ANKARA: A Turkish court on Wednesday sentenced a Republican People’s Party (CHP) lawmaker to 25 years jail for leaking classified material to the press, the first time a main opposition party deputy has been locked up in an ongoing crackdown.
CHP lawmaker Enis Berberoglu had not been detained during his trial but after the verdict was announced he was immediately placed under arrest at the Istanbul criminal court, state-run Anadolu news agency said.
A dozen lawmakers from the pro-Kurdish Peoples’ Democratic Party (HDP) have been arrested under the state of emergency that followed last year’s failed coup.
But this is the first time a deputy from the CHP — the main secular opposition founded by Turkey’s first president Mustafa Kemal Ataturk — has been held.
The case relates to the controversial publication by the Cumhuriyet daily in 2015 of images purportedly showing the Turkish intelligence service seeking to transport arms over the border to Syria.
Video footage showed police opening crates of weapons and ammunition on the back of trucks which Cumhuriyet claimed belonged to the Turkish Intelligence Organisation (MIT).
The story infuriated Turkish President Recep Tayyip Erdogan who at the time warned Cumhuriyet’s former editor in chief, Can Dundar, he would “pay a heavy price”.
Dundar was last year handed a five-year-and-10-month jail term in the case. He has since fled to Germany.
Berberoglu was accused of handing over the images to Dundar. He was given a life sentence but this was reduced to 25 years by the court.
‘State bullying of CHP’
The CHP immediately held an emergency meeting after the verdict by the Istanbul court.
After the meeting, CHP leader Kemal Kilicdaroglu said “we absolutely, certainly do not accept this” decision, which he accused of being influenced “by the palace” referring indirectly to Erdogan.
“None of them are judges, they do not administer justice,” referring to those deciding on Berberoglu’s case.
“Those who made this decision will live under the heaviness of its unjust nature. We have devoted our lives to democracy, to justice. We want justice in this country, democracy… freedom of thought,” Kilicdaroglu told reporters in Ankara.
The CHP leader said he would hold a march on Thursday in the heart of Ankara at 11 am (0800 GMT) “holding only one poster with ‘justice’ written”.
The party’s deputies also walked out of Wednesday’s parliament session in protest, Turkish television said.
Before his arrest, Berberoglu said he had been “victimised” and those responsible for the injustice “should be ashamed”.
Berberoglu’s wife, Oya, was quoted by Dogan news agency saying that her husband’s morale was “good” but added: “I am protesting against this massive injustice. Enis is going to prison but it is the CHP who is on trial here.”
The head of the CHP’s parliamentary faction Engin Altay slammed the verdict as “state bullying” of his party.
“This decision is intimidation of the opposition.

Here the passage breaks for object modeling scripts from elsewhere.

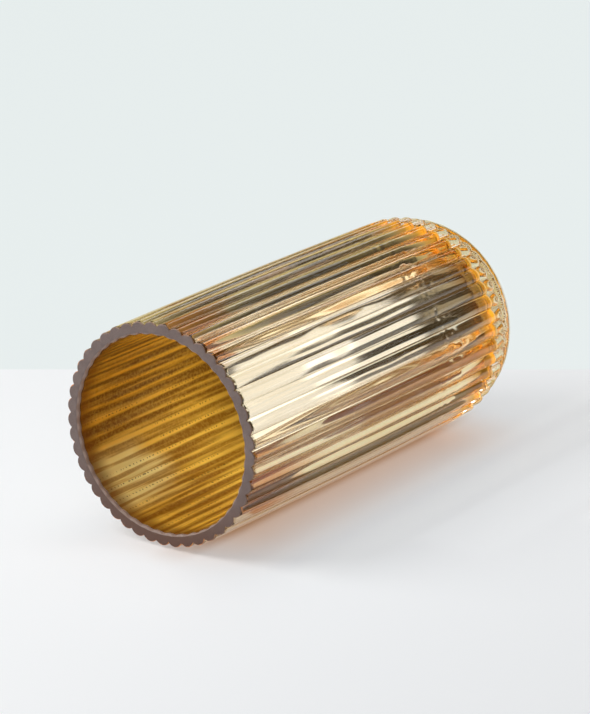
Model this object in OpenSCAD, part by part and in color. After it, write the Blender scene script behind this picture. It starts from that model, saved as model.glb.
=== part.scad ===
// Reeded cylinder vase of thick clear glass with a gold lustre lining.
// The origin is the centre of the underside, and +Z points up along the vase's axis to the mouth.

/* [Vase] */
// Height from the resting face to the ground lip
height = 254; // [180:1:320]
// Outer diameter, measured over the reed crests
outer_d = 118; // [106:1:140]
// Thickness of the glass from a reed crest to the bore
wall_t = 7; // [5.6:0.1:8]

/* [Reeds] */
// Number of reeds round the wall
reed_count = 45; // [30:1:60]
// Depth of the valley between two reeds
reed_depth = 2; // [1:0.1:2.2]
// Height of the rounded foot of each reed, above the heel
reed_foot_h = 4; // [2.5:0.1:6]

/* [Base] */
// Thickness of the clear glass under the floor
base_t = 20; // [12:0.5:24]
// Height of the smooth rounded heel below the reeds
heel_h = 20; // [16:0.5:22]
// How far the heel draws in towards the resting face
heel_in = 13; // [10:0.5:15]
// Radius of the corner inside the vase, between floor and bore
floor_corner_r = 12; // [8:0.5:16]
// Diameter of the shallow hollow in the underside
punt_d = 66; // [40:1:72]
// Depth of the hollow in the underside
punt_depth = 2; // [0.5:0.1:4]

/* [Lip] */
// Height of the ground band at the mouth
lip_h = 2.4; // [1.5:0.1:5]
// Width of the polished bevel on the lip's inner edge
lip_bevel = 0.8; // [0.4:0.1:1.2]

/* [Lining] */
// Thickness of the lustre lining
lining_t = 0.4; // [0.3:0.05:0.9]

/* [Hidden] */
$fn = 180;

crest_r = outer_d / 2;
valley_r = crest_r - reed_depth;
bore_r = crest_r - wall_t;
// A reed is round in section, through its crest and the two valleys beside it.
reed_half_angle = 180 / reed_count;
reed_half_chord = valley_r * sin(reed_half_angle);
reed_rise = crest_r - valley_r * cos(reed_half_angle);
reed_r = (pow(reed_half_chord, 2) + pow(reed_rise, 2)) / (2 * reed_rise);
// The heel starts just inside the valleys, as one arc that meets the resting face heel_in further in.
heel_top_r = valley_r - 0.15;
heel_r = (pow(heel_h, 2) + pow(heel_in, 2)) / (2 * heel_in);
// The foot of a reed rounds in from the crest to the heel.
foot_in = crest_r - heel_top_r;
foot_r = (pow(reed_foot_h, 2) + pow(foot_in, 2)) / (2 * foot_in);
// The seam between base and wall is above the floor's corner and the reeds' feet, and stepped at mid-wall.
seam_step = 2;
seam_z = max(base_t + floor_corner_r, heel_h + reed_foot_h) + seam_step;
seam_r = bore_r + (valley_r - bore_r) / 2;
lip_z = height - lip_h;
// The sphere that cuts the hollow in the underside.
punt_r = (pow(punt_d / 2, 2) + pow(punt_depth, 2)) / (2 * punt_depth);
// Extra reach of a cutting shape past the face that it cuts.
past = 1;

// Section of the reeded glass: a ring of round reeds on a solid core.
module reeded_section() {
    circle(r = valley_r * cos(reed_half_angle));
    for (i = [0 : reed_count - 1])
        rotate(i * 360 / reed_count)
            translate([crest_r - reed_r, 0])
                circle(r = reed_r, $fn = 60);
}

// Area from the axis out to an arc that is plumb at (r, top) and draws in as it falls to z = bottom.
module rounded_in(r, arc_r, bottom, top) {
    intersection() {
        translate([r - arc_r, top])
            circle(r = arc_r);
        translate([0, bottom])
            square([r, top - bottom]);
    }
    translate([0, bottom])
        square([r - arc_r, top - bottom]);
}

// Solid of revolution round the vase: smooth heel, rounded feet of the reeds, then plumb to z = top.
module outline_body(top) {
    rotate_extrude() {
        rounded_in(heel_top_r, heel_r, 0, heel_h);
        rounded_in(crest_r, foot_r, heel_h, heel_h + reed_foot_h);
        translate([0, heel_h + reed_foot_h])
            square([crest_r + past, top - heel_h - reed_foot_h]);
    }
}

// Round-bottomed solid of revolution: radius r, floor at z = bottom, open past z = top.
module cup_body(r, bottom, top, corner) {
    rotate_extrude() {
        translate([0, bottom])
            square([r - corner, top - bottom]);
        translate([0, bottom + corner])
            square([r, top - bottom - corner]);
        intersection() {
            translate([r - corner, bottom + corner])
                circle(r = corner);
            translate([0, bottom])
                square([r, corner]);
        }
    }
}

// Reeded glass between two heights, with the heel rounded off.
module reeded_body(bottom, top) {
    intersection() {
        translate([0, 0, bottom])
            linear_extrude(top - bottom)
                reeded_section();
        outline_body(height + past);
    }
}

// The space below the seam, which divides the base from the wall.
module below_seam() {
    translate([0, 0, -past])
        cylinder(r = crest_r + past, h = seam_z - seam_step + past);
    translate([0, 0, -past])
        cylinder(r = seam_r, h = seam_z + past);
}

// Thick clear bottom with the rounded heel and a shallow hollow underneath.
module base() {
    color([0.93, 0.91, 0.82, 0.6])
        difference() {
            intersection() {
                reeded_body(0, seam_z);
                below_seam();
            }
            cup_body(bore_r, base_t, seam_z + past, floor_corner_r);
            translate([0, 0, punt_depth - punt_r])
                sphere(r = punt_r);
        }
}

// Clear wall, reeded outside and smooth inside.
module wall() {
    color([0.87, 0.80, 0.60, 0.6])
        difference() {
            reeded_body(seam_z - seam_step, lip_z);
            below_seam();
            cylinder(r = bore_r, h = height + past);
        }
}

// Ground flat lip with the reeds' scalloped outer edge and a bevelled inner edge.
module lip() {
    color([0.44, 0.38, 0.38])
        difference() {
            reeded_body(lip_z, height);
            translate([0, 0, lip_z - past])
                cylinder(r = bore_r, h = lip_h + 2 * past);
            translate([0, 0, height - lip_bevel])
                cylinder(r1 = bore_r, r2 = bore_r + lip_bevel, h = lip_bevel);
        }
}

// Gold lustre lining over the floor and the bore, up to the lip.
module lining() {
    color([0.76, 0.52, 0.13])
        intersection() {
            difference() {
                cup_body(bore_r, base_t, height, floor_corner_r);
                cup_body(bore_r - lining_t, base_t + lining_t, height + past, floor_corner_r - lining_t);
            }
            cylinder(r = crest_r, h = lip_z);
        }
}

base();
wall();
lip();
lining();
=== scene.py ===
"""A reeded vase of thick clear glass with a gold lustre lining, lying on a pale studio table.

The vase keeps the CAD frame: it stands on +Z, with its mouth at the top. The table is a plane
that touches its side, and the camera is rolled to match, so the vase lies down in the picture.
"""

import math

import bpy
from mathutils import Matrix, Vector, noise


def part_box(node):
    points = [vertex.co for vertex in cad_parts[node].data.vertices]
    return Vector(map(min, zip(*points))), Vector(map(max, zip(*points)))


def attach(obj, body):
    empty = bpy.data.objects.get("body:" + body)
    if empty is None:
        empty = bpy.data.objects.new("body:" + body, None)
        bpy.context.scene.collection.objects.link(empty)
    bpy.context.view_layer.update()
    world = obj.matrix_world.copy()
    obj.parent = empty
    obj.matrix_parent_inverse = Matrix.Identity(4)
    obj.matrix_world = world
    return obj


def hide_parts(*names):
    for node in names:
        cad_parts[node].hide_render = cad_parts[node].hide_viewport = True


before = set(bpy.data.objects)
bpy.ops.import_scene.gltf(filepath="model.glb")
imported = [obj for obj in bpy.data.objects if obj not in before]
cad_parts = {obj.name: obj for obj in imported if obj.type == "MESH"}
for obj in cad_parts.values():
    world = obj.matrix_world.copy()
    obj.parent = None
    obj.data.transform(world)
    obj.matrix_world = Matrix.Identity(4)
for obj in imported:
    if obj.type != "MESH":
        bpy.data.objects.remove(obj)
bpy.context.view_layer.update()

MM = 0.001

# Sizes that the CAD nodes give.
LIP_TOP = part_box("lip")[1].z
LIP_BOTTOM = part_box("lip")[0].z
SEAM_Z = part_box("base")[1].z
CREST_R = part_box("wall")[1].x
BORE_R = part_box("lining")[1].x
FLOOR_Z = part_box("lining")[0].z

# Sizes of the reeds, the heel, the floor and the lip, as in the CAD source.
REEDS = 45
REED_DEPTH = 2 * MM
HEEL_H = 20 * MM
HEEL_IN = 13 * MM
HEEL_STEP = 0.15 * MM
FOOT_H = 4 * MM
CORNER_R = 12 * MM
LINING_T = 0.4 * MM
LIP_BEVEL = 0.8 * MM
PUNT_R = 33 * MM
PUNT_DEPTH = 2 * MM

PITCH = 2 * math.pi / REEDS
VALLEY_R = CREST_R - REED_DEPTH
HALF_CHORD = VALLEY_R * math.sin(PITCH / 2)
REED_RISE = CREST_R - VALLEY_R * math.cos(PITCH / 2)
REED_R = (HALF_CHORD**2 + REED_RISE**2) / (2 * REED_RISE)
REED_CENTRE = CREST_R - REED_R
HEEL_TOP_R = VALLEY_R - HEEL_STEP
HEEL_R = (HEEL_H**2 + HEEL_IN**2) / (2 * HEEL_IN)
FEET_Z = HEEL_H + FOOT_H
PUNT_SPHERE_R = (PUNT_R**2 + PUNT_DEPTH**2) / (2 * PUNT_DEPTH)

# Blown glass isn't true: the wall swells at mid height, its radius wanders, and its reeds sway.
SWELL = 0.9 * MM
SWELL_MEAN = 0.66
WANDER = 0.10 * MM
SWAY = 0.0022
# The widths over which two reeds melt into a valley, and a reed's foot into the heel.
VALLEY_BLEND = 0.22 * MM
FOOT_BLEND = 0.35 * MM
# Faint flutes that the reeds leave on the heel, and how unevenly the feet end.
HEEL_FLUTE = 0.16 * MM
FOOT_UNEVEN = 0.5 * MM
# The bore follows the reeds a little, and wanders more than the outside, which the mould shapes.
BORE_RIPPLE = 0.28 * MM
BORE_WANDER = 0.12 * MM
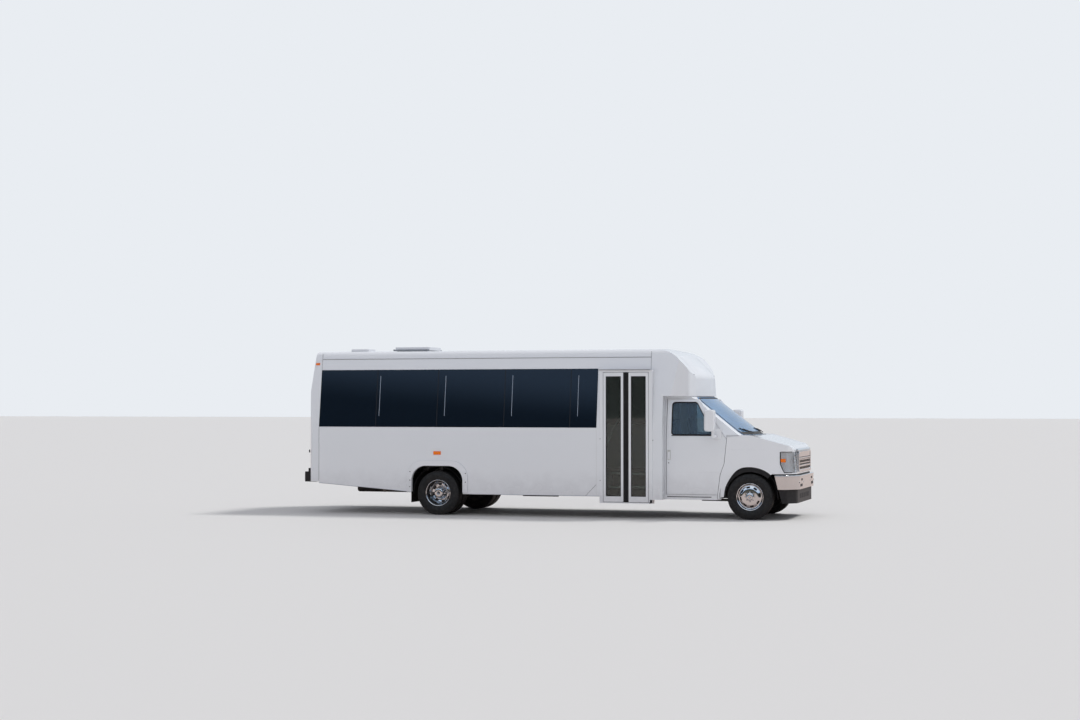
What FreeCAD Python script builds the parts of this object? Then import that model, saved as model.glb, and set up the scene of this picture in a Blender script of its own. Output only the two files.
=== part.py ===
import FreeCAD, Part
import math
import os
import Sketcher
from collections import namedtuple

# A cutaway-chassis minibus. X points forward, Y to the driver's side and Z up, in millimetres.
# Every piece is drawn with x = 0 at the front axle and z = 0 on the ground, and its placement then
# moves it so that the origin lies under the middle of the whole bus.

# Names that end in _aft are distances behind the front axle, in _ahead in front of it, in _behind
# behind the rear axle, in _past behind the cab's bulkhead, in _z above the ground, and in _half from
# the middle plane to one side.
SIZES = (
    # name, millimetres or degrees
    ("wheelbase", 5283),
    ("front_overhang", 768),
    ("rear_overhang", 2458),
    ("shut_gap", 6),
    ("seat_gap", 0.3),
    ("overshoot", 300),
    # wheels
    ("tyre_radius", 372),
    ("tyre_width", 222),
    ("tread_width", 196),
    ("rim_radius", 220),
    ("bead_radius", 205),
    ("rim_width", 180),
    ("rim_wall", 12),
    ("front_wheel_half", 881.5),
    ("outer_twin_half", 1074),
    ("twin_spacing", 260),
    ("kingpin_half", 770),
    ("kingpin_radius", 16),
    ("spindle_radius", 42),
    ("hub_radius", 75),
    ("disc_thick", 14),
    # chassis
    ("rail_half", 432),
    ("rail_flange", 60),
    ("rail_web", 8),
    ("rail_bottom_z", 470),
    ("rail_top_z", 640),
    ("rail_front_ahead", 620),
    ("rail_back_behind", 2257),
    ("member_lift", 70),
    ("member_width", 60),
    ("sill_pitch", 620),
    ("sill_width", 50),
    ("axle_tube_radius", 55),
    ("engine_half", 290),
    ("engine_bottom_z", 400),
    ("engine_top_z", 1000),
    ("engine_front_ahead", 330),
    ("engine_back_aft", 420),
    ("muffler_radius", 90),
    ("muffler_back_aft", 3950),
    ("muffler_front_aft", 3330),
    ("pipe_radius", 32),
    ("hanger_radius", 8),
    ("exhaust_half", 615),
    ("exhaust_z", 400),
    ("exhaust_over_axle_z", 530),
    ("exhaust_front_aft", 1700),
    ("tank_length", 1150),
    ("tank_half", 330),
    ("tank_bottom_z", 330),
    ("tank_front_behind", 677),
    # coach body
    ("coach_half", 1220),
    ("coach_wall", 45),
    ("skirt_z", 360),
    ("skirt_rise", 165),
    ("belt_z", 1470),
    ("seam_z", 2640),
    ("roof_edge_z", 2765),
    ("roof_z", 2800),
    ("wall_lean", 150),
    ("roof_corner", 110),
    ("floor_z", 740),
    ("floor_thick", 40),
    ("wall_back_behind", 2167),
    ("rear_face_behind", 2353),
    ("rear_slope_z", 2110),
    ("rear_top_behind", 2272),
    ("rear_bottom_z", 540),
    ("rear_corner", 90),
    ("cap_seam_past", 211),
    ("bulkhead_aft", 1395),
    ("bulkhead_thick", 45),
    ("bulkhead_open_half", 700),
    # window band
    ("band_back_behind", 2167),
    ("band_front_past", 1105),
    ("left_band_front_past", 325),
    ("band_bottom_z", 1480),
    ("band_top_z", 2455),
    ("glass_thick", 6),
    ("glass_joint", 8),
    ("post_half", 34),
    ("window_corner", 40),
    ("joint_1_behind", 1167),
    ("joint_2_behind", 77),
    ("joint_3_aft", 4180),
    ("joint_4_aft", 3020),
    # rear wheel arch
    ("arch_half_length", 458),
    ("arch_top_z", 828),
    ("arch_corner", 250),
    ("flare_width", 90),
    ("flare_out", 24),
    ("wheelhouse_top_z", 900),
    ("wheelhouse_inner_half", 650),
    ("sheet_thick", 20),
    # entry
    ("entry_back_past", 1051),
    ("entry_front_past", 161),
    ("entry_bottom_z", 250),
    ("entry_top_z", 2427),
    ("entry_jamb", 60),
    ("entry_head", 34),
    ("entry_out", 10),
    ("entry_depth", 150),
    ("leaf_thick", 40),
    ("leaf_frame", 42),
    ("leaf_bottom_rail", 90),
    ("leaf_middle_past", 603),
    ("leaf_seal", 40),
    ("step_1_z", 290),
    ("step_2_z", 515),
    ("step_run", 250),
    ("step_thick", 25),
    # front cap
    ("cap_under_z", 2000),
    ("cap_front_aft", 752),
    ("cap_brow_aft", 775),
    ("cap_brow_z", 2330),
    ("cap_crown_aft", 960),
    ("cap_crown_z", 2490),
    ("cap_rise_aft", 1300),
    ("cap_rise_z", 2725),
    ("cap_corner_aft", 860),
    ("cap_corner_half", 965),
    ("cap_nose_half", 700),
    ("cap_wall", 45),
    # cab
    ("cab_half", 1000),
    ("cab_wall", 62),
    ("cab_belt_z", 1300),
    ("cab_lean", 110),
    ("cab_roof", 45),
    ("rocker_z", 315),
    ("rocker_width", 90),
    ("cab_floor_z", 685),
    ("firewall_aft", 90),
    ("firewall_thick", 40),
    ("cowl_z", 1365),
    ("screen_base_ahead", 72),
    ("screen_base_rake", 0.2525),
    ("screen_radius", 2000),
    ("screen_top_aft", 748),
    ("screen_top_z", 1985),
    ("screen_base_half", 860),
    ("screen_top_half", 745),
    ("screen_frame", 45),
    ("screen_wall", 60),
    ("wheel_pocket_aft", 480),
    ("wheel_pocket_half", 540),
    ("wheel_pocket_z", 800),
    # cab doors
    ("door_back_past", -23),
    ("door_bottom_z", 400),
    ("door_top_z", 1950),
    ("door_thick", 50),
    ("door_belt_aft", 379),
    ("door_waist_aft", 421),
    ("door_waist_z", 910),
    ("door_knee_aft", 488),
    ("door_knee_z", 720),
    ("door_toe_aft", 530),
    ("door_head_aft", 850),
    ("door_window_back_past", -100),
    ("door_window_base_z", 1365),
    ("door_window_base_aft", 584),
    ("door_window_top_z", 1905),
    ("door_window_top_aft", 880),
    ("door_lap", 22),
    ("hinge_gap", 8),
    ("latch_gap", 10),
    ("mirror_half", 1200),
    ("mirror_width", 190),
    ("mirror_depth", 110),
    ("mirror_bottom_z", 1432),
    ("mirror_top_z", 1770),
    ("mirror_aft", 590),
    # nose
    ("fender_wall", 42),
    ("nose_ahead", 725),
    ("nose_top_ahead", 700),
    ("nose_top_z", 1110),
    ("nose_brow_ahead", 630),
    ("nose_brow_z", 1195),
    ("nose_bottom_z", 743),
    ("nose_taper_ahead", 350),
    ("nose_corner_ahead", 600),
    ("nose_corner_half", 935),
    ("nose_front_half", 740),
    ("front_arch_radius", 495),
    ("front_arch_back_aft", 430),
    ("hood_back_half", 790),
    ("hood_front_half", 660),
    ("hood_thick", 35),
    ("hood_back_ahead", 40),
    ("hood_back_z", 1359),
    ("hood_lap", 20),
    ("fender_top_wall", 62),
    ("grille_half", 570),
    ("grille_bottom_z", 790),
    ("grille_top_z", 1085),
    ("grille_thick", 30),
    ("grille_bar", 14),
    ("grille_rows", 5),
    ("grille_columns", 14),
    ("lamp_inner_half", 630),
    ("lamp_back_ahead", 490),
    ("lamp_bottom_z", 765),
    ("lamp_top_z", 1100),
    ("bumper_bottom_z", 494),
    ("bumper_top_z", 718),
    ("bumper_back_ahead", 400),
    ("bumper_half", 985),
    ("bumper_wall", 60),
    ("dam_bottom_z", 270),
    ("dam_inset", 35),
    # rear end
    ("rear_bumper_bottom_z", 531),
    ("rear_bumper_top_z", 704),
    ("rear_step_z", 765),
    ("rear_bumper_half", 1150),
    ("plate_pitch_across", 178),
    ("plate_pitch_up", 121),
    ("plate_hole_radius", 3.5),
    ("plate_hole_depth", 25),
    ("rear_door_half", 430),
    ("rear_door_bottom_z", 810),
    ("rear_door_top_z", 2080),
    ("rear_window_half", 320),
    ("rear_window_bottom_z", 1350),
    ("rear_window_top_z", 1980),
    # roof fittings
    ("hatch_front_behind", 486),
    ("hatch_back_behind", 1132),
    ("hatch_half", 300),
    ("hatch_top_z", 2865),
    ("hatch_wall", 25),
    ("vent_front_behind", 1680),
    ("vent_back_behind", 2024),
    ("vent_top_z", 2840),
    # fittings
    ("seat_pitch", 760),
    ("seat_first_past", 1505),
    ("seat_half_gap", 210),
    ("seat_width", 900),
    ("steering_wheel_radius", 195),
    ("steering_rim_radius", 14),
    ("steering_wheel_past", -695),
    ("steering_wheel_half", 400),
    ("steering_wheel_z", 1150),
    ("column_rake", 35),
    ("column_reach", 240),
    ("column_radius", 45),
)

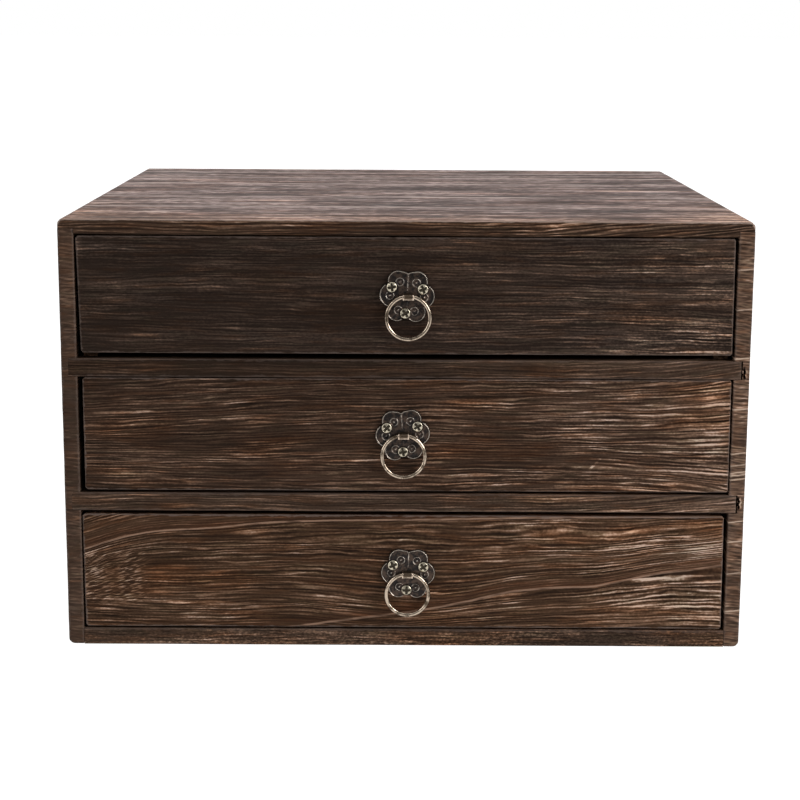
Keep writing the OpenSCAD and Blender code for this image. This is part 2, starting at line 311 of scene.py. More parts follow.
# ------------------------------------------------------------------ materials
class Graph:
    def __init__(self, name):
        self.mat = bpy.data.materials.new(name)
        self.mat.use_nodes = True
        self.tree = self.mat.node_tree
        self.tree.nodes.clear()

    def node(self, kind, **props):
        n = self.tree.nodes.new(kind)
        for k, v in props.items():
            setattr(n, k, v)
        return n

    def put(self, socket, value):
        if isinstance(value, bpy.types.NodeSocket):
            self.tree.links.new(value, socket)
        else:
            socket.default_value = value

    def m(self, op, a, b=None, c=None, clamp=False):
        n = self.node("ShaderNodeMath", operation=op, use_clamp=clamp)
        for k, v in enumerate((a, b, c)):
            if v is not None:
                self.put(n.inputs[k], v)
        return n.outputs[0]

    def v(self, op, a, b=None):
        n = self.node("ShaderNodeVectorMath", operation=op)
        self.put(n.inputs[0], a)
        if b is not None:
            self.put(n.inputs[1], b)
        return n.outputs["Value"] if op in ("LENGTH", "DISTANCE", "DOT_PRODUCT") else n.outputs[0]

    def attr(self, name):
        n = self.node("ShaderNodeAttribute", attribute_name=name)
        return n

    def split(self, vec):
        n = self.node("ShaderNodeSeparateXYZ")
        self.put(n.inputs[0], vec)
        return n.outputs

    def noise(self, vec, size=(1, 1, 1), detail=2.0, rough=0.5, at=0.0, twist=0.0):
        p = self.v("MULTIPLY", vec, tuple(1.0 / s for s in size))
        if at:
            p = self.v("ADD", p, (at, at * 1.7, at * 0.6))
        n = self.node("ShaderNodeTexNoise")
        self.put(n.inputs["Vector"], p)
        n.inputs["Scale"].default_value = 1.0
        n.inputs["Detail"].default_value = detail
        n.inputs["Roughness"].default_value = rough
        n.inputs["Distortion"].default_value = twist
        return n.outputs[0]

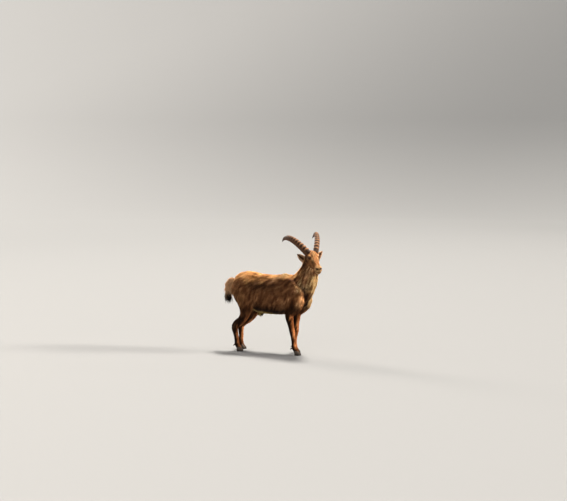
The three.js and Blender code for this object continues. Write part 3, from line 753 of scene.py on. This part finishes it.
def unwrapped_copy():
    block = show("unwrap", SKIN.copy())
    thin = block.modifiers.new("Thin", "DECIMATE")
    thin.ratio = MAP_FACES / len(SKIN.polygons)
    block = show("unwrap_plain", applied(block))
    bpy.context.view_layer.objects.active = block
    for other in bpy.context.selected_objects:
        other.select_set(False)
    block.select_set(True)
    bpy.ops.object.mode_set(mode="EDIT")
    bpy.ops.mesh.select_all(action="SELECT")
    bpy.ops.uv.smart_project(angle_limit=math.radians(66), island_margin=0.004)
    bpy.ops.object.mode_set(mode="OBJECT")
    mesh = block.data.copy()
    bpy.data.objects.remove(block)
    return mesh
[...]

This decision is intimidation of those displeased with the (ruling) Justice and Development Party (AKP), those unhappy with anti-democratic practices,” Altay said in Istanbul.
The AKP was co-founded by Erdogan, who in April won a controversial referendum giving him greater powers that opponents fear will lead to one-man rule.
Cumhuriyet’s Ankara bureau chief Erdem Gul, who is himself appealing his five-year sentence for revealing state secrets, hit back at the court’s ruling.
“This is a trial trying to prevent journalism in this country. Journalism is really in a grave situation,” Gul said.
“We are seeing an injustice being done. We are sad. At the same time, this is an arrest of an MP but also this is… a case against journalism, an attempt to punish journalism,” he added.
Turkey ranks 155 on the latest RSF world press freedom index, below Belarus and the Democratic Republic of Congo, and a drop of four places from its 2016 ranking.
Western countries and human rights activists have expressed concern over what they say is a deteriorating situation for journalists in the country.
According to the P24 press freedom website, there are 167 journalists behind bars in Turkey, most of whom were detained as part of the state of emergency imposed after last July’s coup attempt.
However, Turkey insists journalists have not been detained because of their work and all press freedoms exist for those observing the law.